◆ Aim
Exactly reproduce the lines that follow.

◆ Raw data
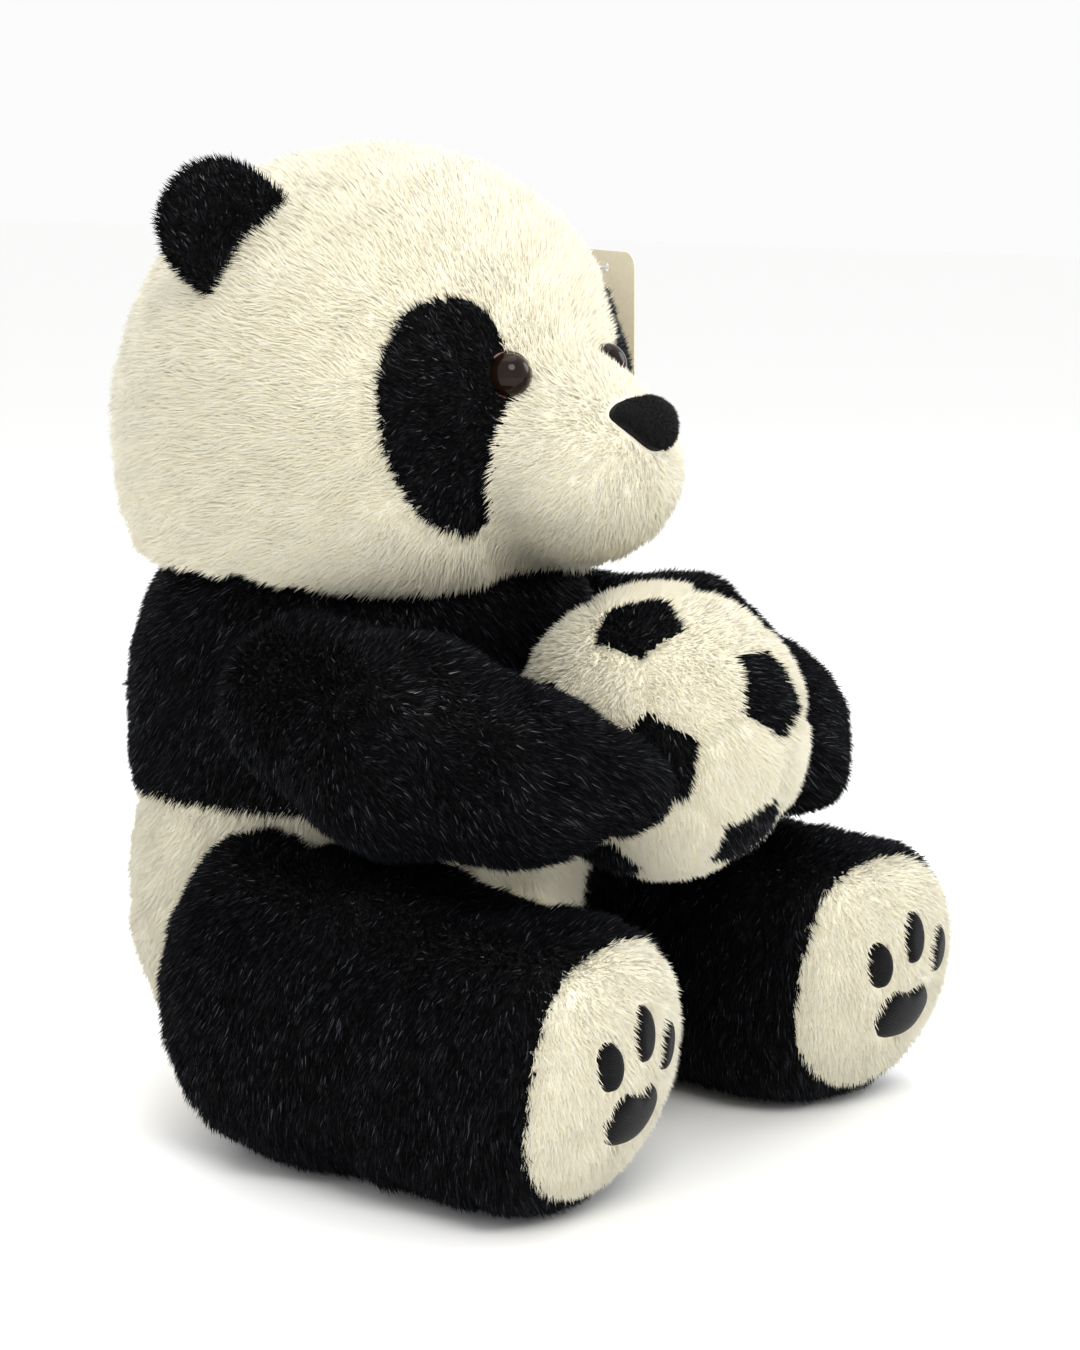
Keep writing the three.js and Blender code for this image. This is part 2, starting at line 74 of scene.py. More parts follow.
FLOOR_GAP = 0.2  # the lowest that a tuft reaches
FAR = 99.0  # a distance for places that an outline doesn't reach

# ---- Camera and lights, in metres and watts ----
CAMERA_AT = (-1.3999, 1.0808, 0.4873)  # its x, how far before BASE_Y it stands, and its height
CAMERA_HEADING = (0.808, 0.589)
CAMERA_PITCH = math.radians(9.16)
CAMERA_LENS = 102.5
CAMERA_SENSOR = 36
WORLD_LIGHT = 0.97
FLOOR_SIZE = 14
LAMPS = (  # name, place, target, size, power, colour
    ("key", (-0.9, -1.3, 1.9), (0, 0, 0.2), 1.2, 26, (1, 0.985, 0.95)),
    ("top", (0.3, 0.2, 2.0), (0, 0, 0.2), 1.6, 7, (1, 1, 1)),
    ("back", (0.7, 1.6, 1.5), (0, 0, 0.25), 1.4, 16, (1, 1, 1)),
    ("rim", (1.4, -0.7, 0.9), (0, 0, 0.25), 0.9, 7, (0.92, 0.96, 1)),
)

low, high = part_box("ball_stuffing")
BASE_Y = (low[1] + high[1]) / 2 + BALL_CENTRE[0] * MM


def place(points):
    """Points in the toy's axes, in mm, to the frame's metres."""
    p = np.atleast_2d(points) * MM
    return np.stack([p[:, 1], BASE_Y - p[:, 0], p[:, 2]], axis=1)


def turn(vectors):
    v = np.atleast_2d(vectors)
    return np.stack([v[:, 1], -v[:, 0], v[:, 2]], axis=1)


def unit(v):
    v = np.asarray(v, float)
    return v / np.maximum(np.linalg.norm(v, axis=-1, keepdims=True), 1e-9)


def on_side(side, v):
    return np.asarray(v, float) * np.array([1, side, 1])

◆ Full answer
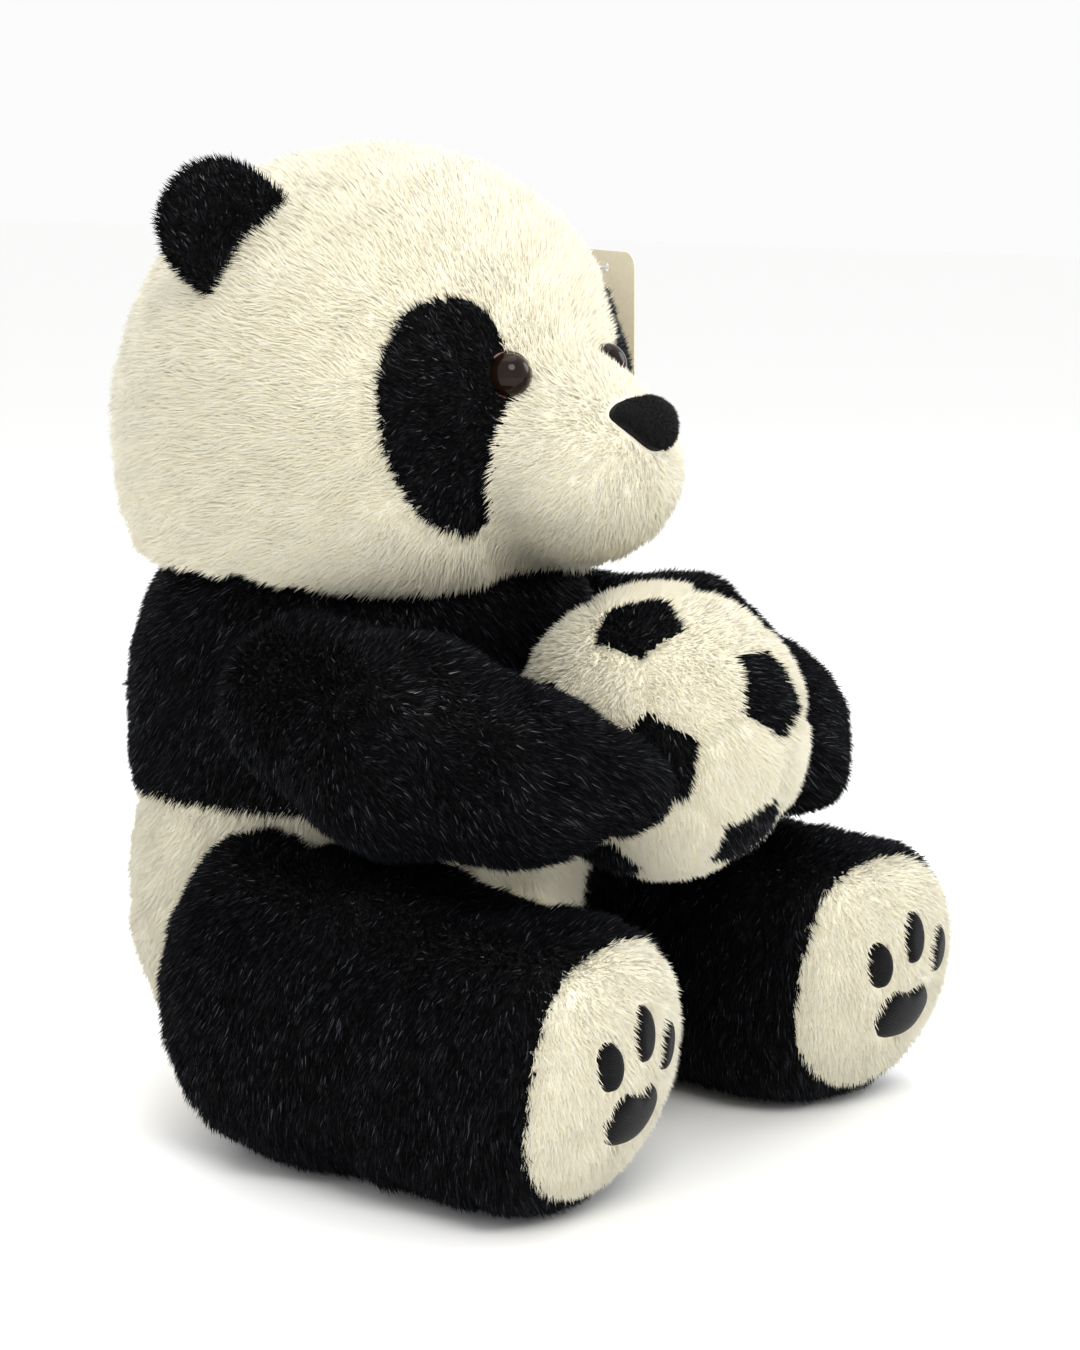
Keep writing the three.js and Blender code for this image. This is part 2, starting at line 74 of scene.py. More parts follow.
FLOOR_GAP = 0.2  # the lowest that a tuft reaches
FAR = 99.0  # a distance for places that an outline doesn't reach

# ---- Camera and lights, in metres and watts ----
CAMERA_AT = (-1.3999, 1.0808, 0.4873)  # its x, how far before BASE_Y it stands, and its height
CAMERA_HEADING = (0.808, 0.589)
CAMERA_PITCH = math.radians(9.16)
CAMERA_LENS = 102.5
CAMERA_SENSOR = 36
WORLD_LIGHT = 0.97
FLOOR_SIZE = 14
LAMPS = (  # name, place, target, size, power, colour
    ("key", (-0.9, -1.3, 1.9), (0, 0, 0.2), 1.2, 26, (1, 0.985, 0.95)),
    ("top", (0.3, 0.2, 2.0), (0, 0, 0.2), 1.6, 7, (1, 1, 1)),
    ("back", (0.7, 1.6, 1.5), (0, 0, 0.25), 1.4, 16, (1, 1, 1)),
    ("rim", (1.4, -0.7, 0.9), (0, 0, 0.25), 0.9, 7, (0.92, 0.96, 1)),
)

low, high = part_box("ball_stuffing")
BASE_Y = (low[1] + high[1]) / 2 + BALL_CENTRE[0] * MM


def place(points):
    """Points in the toy's axes, in mm, to the frame's metres."""
    p = np.atleast_2d(points) * MM
    return np.stack([p[:, 1], BASE_Y - p[:, 0], p[:, 2]], axis=1)


def turn(vectors):
    v = np.atleast_2d(vectors)
    return np.stack([v[:, 1], -v[:, 0], v[:, 2]], axis=1)


def unit(v):
    v = np.asarray(v, float)
    return v / np.maximum(np.linalg.norm(v, axis=-1, keepdims=True), 1e-9)


def on_side(side, v):
    return np.asarray(v, float) * np.array([1, side, 1])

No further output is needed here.